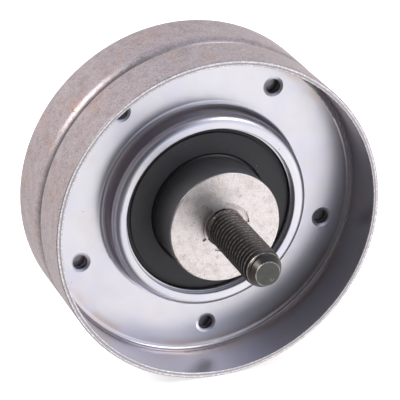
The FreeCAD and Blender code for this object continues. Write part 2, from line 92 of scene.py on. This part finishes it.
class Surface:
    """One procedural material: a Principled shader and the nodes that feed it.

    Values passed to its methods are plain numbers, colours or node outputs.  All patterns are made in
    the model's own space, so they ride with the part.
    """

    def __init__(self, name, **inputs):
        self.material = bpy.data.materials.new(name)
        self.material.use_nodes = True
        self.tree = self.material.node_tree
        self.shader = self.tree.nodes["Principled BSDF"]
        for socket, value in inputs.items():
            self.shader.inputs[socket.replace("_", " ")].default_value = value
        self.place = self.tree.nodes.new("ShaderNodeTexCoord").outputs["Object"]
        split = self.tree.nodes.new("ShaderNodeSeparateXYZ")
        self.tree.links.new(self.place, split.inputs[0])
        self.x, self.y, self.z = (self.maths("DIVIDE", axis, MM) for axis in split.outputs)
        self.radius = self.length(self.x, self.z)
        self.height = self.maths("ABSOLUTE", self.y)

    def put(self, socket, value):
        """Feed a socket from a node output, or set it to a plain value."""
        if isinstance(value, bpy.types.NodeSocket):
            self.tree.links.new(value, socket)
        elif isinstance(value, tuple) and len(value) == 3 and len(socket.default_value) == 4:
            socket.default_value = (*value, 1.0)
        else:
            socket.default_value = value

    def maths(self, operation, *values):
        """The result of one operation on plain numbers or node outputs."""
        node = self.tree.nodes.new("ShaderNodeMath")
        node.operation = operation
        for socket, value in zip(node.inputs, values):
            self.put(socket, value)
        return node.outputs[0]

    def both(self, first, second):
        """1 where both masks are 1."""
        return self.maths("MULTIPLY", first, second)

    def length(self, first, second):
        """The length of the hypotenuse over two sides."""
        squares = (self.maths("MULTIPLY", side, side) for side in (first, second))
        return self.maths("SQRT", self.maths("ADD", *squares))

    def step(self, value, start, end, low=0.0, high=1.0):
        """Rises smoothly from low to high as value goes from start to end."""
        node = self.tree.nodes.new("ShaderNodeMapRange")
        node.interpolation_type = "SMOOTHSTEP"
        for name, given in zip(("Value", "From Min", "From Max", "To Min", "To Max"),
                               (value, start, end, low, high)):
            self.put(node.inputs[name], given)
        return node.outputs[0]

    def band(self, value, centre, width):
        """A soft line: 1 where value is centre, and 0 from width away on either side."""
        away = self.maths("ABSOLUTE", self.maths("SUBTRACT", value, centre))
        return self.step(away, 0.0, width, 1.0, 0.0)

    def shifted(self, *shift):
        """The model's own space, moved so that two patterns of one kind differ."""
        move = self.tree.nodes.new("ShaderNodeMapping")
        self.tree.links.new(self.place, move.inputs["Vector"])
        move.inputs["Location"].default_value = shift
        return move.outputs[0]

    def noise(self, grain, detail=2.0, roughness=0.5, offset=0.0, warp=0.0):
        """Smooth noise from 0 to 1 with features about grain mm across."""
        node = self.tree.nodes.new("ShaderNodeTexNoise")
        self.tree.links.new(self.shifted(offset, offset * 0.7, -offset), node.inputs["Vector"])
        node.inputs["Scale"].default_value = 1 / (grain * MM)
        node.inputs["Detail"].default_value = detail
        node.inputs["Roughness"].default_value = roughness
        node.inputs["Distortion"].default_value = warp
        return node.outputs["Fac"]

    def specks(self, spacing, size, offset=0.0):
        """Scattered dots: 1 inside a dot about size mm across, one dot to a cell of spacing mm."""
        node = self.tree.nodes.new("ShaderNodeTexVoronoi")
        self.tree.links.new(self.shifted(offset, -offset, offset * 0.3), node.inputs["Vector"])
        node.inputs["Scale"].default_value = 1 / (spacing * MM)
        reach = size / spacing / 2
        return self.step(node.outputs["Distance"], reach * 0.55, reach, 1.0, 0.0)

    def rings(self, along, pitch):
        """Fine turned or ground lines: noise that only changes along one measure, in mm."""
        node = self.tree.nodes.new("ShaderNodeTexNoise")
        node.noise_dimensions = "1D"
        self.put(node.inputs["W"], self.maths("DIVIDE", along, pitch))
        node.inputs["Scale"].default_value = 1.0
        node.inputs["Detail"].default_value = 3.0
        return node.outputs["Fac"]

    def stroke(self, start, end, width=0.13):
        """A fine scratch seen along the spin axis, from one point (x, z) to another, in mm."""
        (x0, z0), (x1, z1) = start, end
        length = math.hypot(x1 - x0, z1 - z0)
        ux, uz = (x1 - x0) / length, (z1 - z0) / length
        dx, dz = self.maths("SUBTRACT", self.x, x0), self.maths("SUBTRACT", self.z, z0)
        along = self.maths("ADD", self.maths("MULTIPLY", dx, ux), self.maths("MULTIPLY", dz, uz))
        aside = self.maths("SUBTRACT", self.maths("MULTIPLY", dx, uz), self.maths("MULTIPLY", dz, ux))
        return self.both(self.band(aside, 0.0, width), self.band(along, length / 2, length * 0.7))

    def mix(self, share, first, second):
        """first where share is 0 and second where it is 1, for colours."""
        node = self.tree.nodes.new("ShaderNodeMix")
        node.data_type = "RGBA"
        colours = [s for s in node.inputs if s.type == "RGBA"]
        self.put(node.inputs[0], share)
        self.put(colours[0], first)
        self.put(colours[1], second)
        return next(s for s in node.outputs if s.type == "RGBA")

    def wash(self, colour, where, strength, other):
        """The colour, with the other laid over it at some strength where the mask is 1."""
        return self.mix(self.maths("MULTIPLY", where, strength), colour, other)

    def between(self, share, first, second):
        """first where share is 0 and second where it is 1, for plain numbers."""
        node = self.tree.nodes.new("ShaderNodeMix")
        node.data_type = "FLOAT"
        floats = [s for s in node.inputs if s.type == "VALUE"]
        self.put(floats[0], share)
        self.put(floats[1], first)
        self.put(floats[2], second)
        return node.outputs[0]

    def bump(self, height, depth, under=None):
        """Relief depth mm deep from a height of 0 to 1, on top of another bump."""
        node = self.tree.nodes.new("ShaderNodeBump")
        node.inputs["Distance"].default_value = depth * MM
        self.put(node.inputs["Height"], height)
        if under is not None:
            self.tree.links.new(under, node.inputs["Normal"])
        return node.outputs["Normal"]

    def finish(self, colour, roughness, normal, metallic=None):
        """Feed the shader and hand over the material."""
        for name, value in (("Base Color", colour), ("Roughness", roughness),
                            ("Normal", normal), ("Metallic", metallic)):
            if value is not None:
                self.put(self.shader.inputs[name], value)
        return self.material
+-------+
• **To be done**:
Every line of the data above should be reproduced word for word.

• **Output for this exercise**:
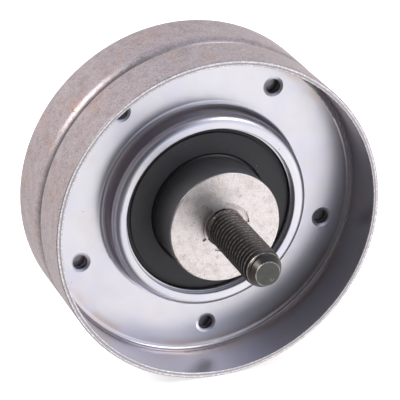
The FreeCAD and Blender code for this object continues. Write part 2, from line 92 of scene.py on. This part finishes it.
class Surface:
    """One procedural material: a Principled shader and the nodes that feed it.

    Values passed to its methods are plain numbers, colours or node outputs.  All patterns are made in
    the model's own space, so they ride with the part.
    """

    def __init__(self, name, **inputs):
        self.material = bpy.data.materials.new(name)
        self.material.use_nodes = True
        self.tree = self.material.node_tree
        self.shader = self.tree.nodes["Principled BSDF"]
        for socket, value in inputs.items():
            self.shader.inputs[socket.replace("_", " ")].default_value = value
        self.place = self.tree.nodes.new("ShaderNodeTexCoord").outputs["Object"]
        split = self.tree.nodes.new("ShaderNodeSeparateXYZ")
        self.tree.links.new(self.place, split.inputs[0])
        self.x, self.y, self.z = (self.maths("DIVIDE", axis, MM) for axis in split.outputs)
        self.radius = self.length(self.x, self.z)
        self.height = self.maths("ABSOLUTE", self.y)

    def put(self, socket, value):
        """Feed a socket from a node output, or set it to a plain value."""
        if isinstance(value, bpy.types.NodeSocket):
            self.tree.links.new(value, socket)
        elif isinstance(value, tuple) and len(value) == 3 and len(socket.default_value) == 4:
            socket.default_value = (*value, 1.0)
        else:
            socket.default_value = value

    def maths(self, operation, *values):
        """The result of one operation on plain numbers or node outputs."""
        node = self.tree.nodes.new("ShaderNodeMath")
        node.operation = operation
        for socket, value in zip(node.inputs, values):
            self.put(socket, value)
        return node.outputs[0]

    def both(self, first, second):
        """1 where both masks are 1."""
        return self.maths("MULTIPLY", first, second)

    def length(self, first, second):
        """The length of the hypotenuse over two sides."""
        squares = (self.maths("MULTIPLY", side, side) for side in (first, second))
        return self.maths("SQRT", self.maths("ADD", *squares))

    def step(self, value, start, end, low=0.0, high=1.0):
        """Rises smoothly from low to high as value goes from start to end."""
        node = self.tree.nodes.new("ShaderNodeMapRange")
        node.interpolation_type = "SMOOTHSTEP"
        for name, given in zip(("Value", "From Min", "From Max", "To Min", "To Max"),
                               (value, start, end, low, high)):
            self.put(node.inputs[name], given)
        return node.outputs[0]

    def band(self, value, centre, width):
        """A soft line: 1 where value is centre, and 0 from width away on either side."""
        away = self.maths("ABSOLUTE", self.maths("SUBTRACT", value, centre))
        return self.step(away, 0.0, width, 1.0, 0.0)

    def shifted(self, *shift):
        """The model's own space, moved so that two patterns of one kind differ."""
        move = self.tree.nodes.new("ShaderNodeMapping")
        self.tree.links.new(self.place, move.inputs["Vector"])
        move.inputs["Location"].default_value = shift
        return move.outputs[0]

    def noise(self, grain, detail=2.0, roughness=0.5, offset=0.0, warp=0.0):
        """Smooth noise from 0 to 1 with features about grain mm across."""
        node = self.tree.nodes.new("ShaderNodeTexNoise")
        self.tree.links.new(self.shifted(offset, offset * 0.7, -offset), node.inputs["Vector"])
        node.inputs["Scale"].default_value = 1 / (grain * MM)
        node.inputs["Detail"].default_value = detail
        node.inputs["Roughness"].default_value = roughness
        node.inputs["Distortion"].default_value = warp
        return node.outputs["Fac"]

    def specks(self, spacing, size, offset=0.0):
        """Scattered dots: 1 inside a dot about size mm across, one dot to a cell of spacing mm."""
        node = self.tree.nodes.new("ShaderNodeTexVoronoi")
        self.tree.links.new(self.shifted(offset, -offset, offset * 0.3), node.inputs["Vector"])
        node.inputs["Scale"].default_value = 1 / (spacing * MM)
        reach = size / spacing / 2
        return self.step(node.outputs["Distance"], reach * 0.55, reach, 1.0, 0.0)

    def rings(self, along, pitch):
        """Fine turned or ground lines: noise that only changes along one measure, in mm."""
        node = self.tree.nodes.new("ShaderNodeTexNoise")
        node.noise_dimensions = "1D"
        self.put(node.inputs["W"], self.maths("DIVIDE", along, pitch))
        node.inputs["Scale"].default_value = 1.0
        node.inputs["Detail"].default_value = 3.0
        return node.outputs["Fac"]

    def stroke(self, start, end, width=0.13):
        """A fine scratch seen along the spin axis, from one point (x, z) to another, in mm."""
        (x0, z0), (x1, z1) = start, end
        length = math.hypot(x1 - x0, z1 - z0)
        ux, uz = (x1 - x0) / length, (z1 - z0) / length
        dx, dz = self.maths("SUBTRACT", self.x, x0), self.maths("SUBTRACT", self.z, z0)
        along = self.maths("ADD", self.maths("MULTIPLY", dx, ux), self.maths("MULTIPLY", dz, uz))
        aside = self.maths("SUBTRACT", self.maths("MULTIPLY", dx, uz), self.maths("MULTIPLY", dz, ux))
        return self.both(self.band(aside, 0.0, width), self.band(along, length / 2, length * 0.7))

    def mix(self, share, first, second):
        """first where share is 0 and second where it is 1, for colours."""
        node = self.tree.nodes.new("ShaderNodeMix")
        node.data_type = "RGBA"
        colours = [s for s in node.inputs if s.type == "RGBA"]
        self.put(node.inputs[0], share)
        self.put(colours[0], first)
        self.put(colours[1], second)
        return next(s for s in node.outputs if s.type == "RGBA")

    def wash(self, colour, where, strength, other):
        """The colour, with the other laid over it at some strength where the mask is 1."""
        return self.mix(self.maths("MULTIPLY", where, strength), colour, other)

    def between(self, share, first, second):
        """first where share is 0 and second where it is 1, for plain numbers."""
        node = self.tree.nodes.new("ShaderNodeMix")
        node.data_type = "FLOAT"
        floats = [s for s in node.inputs if s.type == "VALUE"]
        self.put(floats[0], share)
        self.put(floats[1], first)
        self.put(floats[2], second)
        return node.outputs[0]

    def bump(self, height, depth, under=None):
        """Relief depth mm deep from a height of 0 to 1, on top of another bump."""
        node = self.tree.nodes.new("ShaderNodeBump")
        node.inputs["Distance"].default_value = depth * MM
        self.put(node.inputs["Height"], height)
        if under is not None:
            self.tree.links.new(under, node.inputs["Normal"])
        return node.outputs["Normal"]

    def finish(self, colour, roughness, normal, metallic=None):
        """Feed the shader and hand over the material."""
        for name, value in (("Base Color", colour), ("Roughness", roughness),
                            ("Normal", normal), ("Metallic", metallic)):
            if value is not None:
                self.put(self.shader.inputs[name], value)
        return self.material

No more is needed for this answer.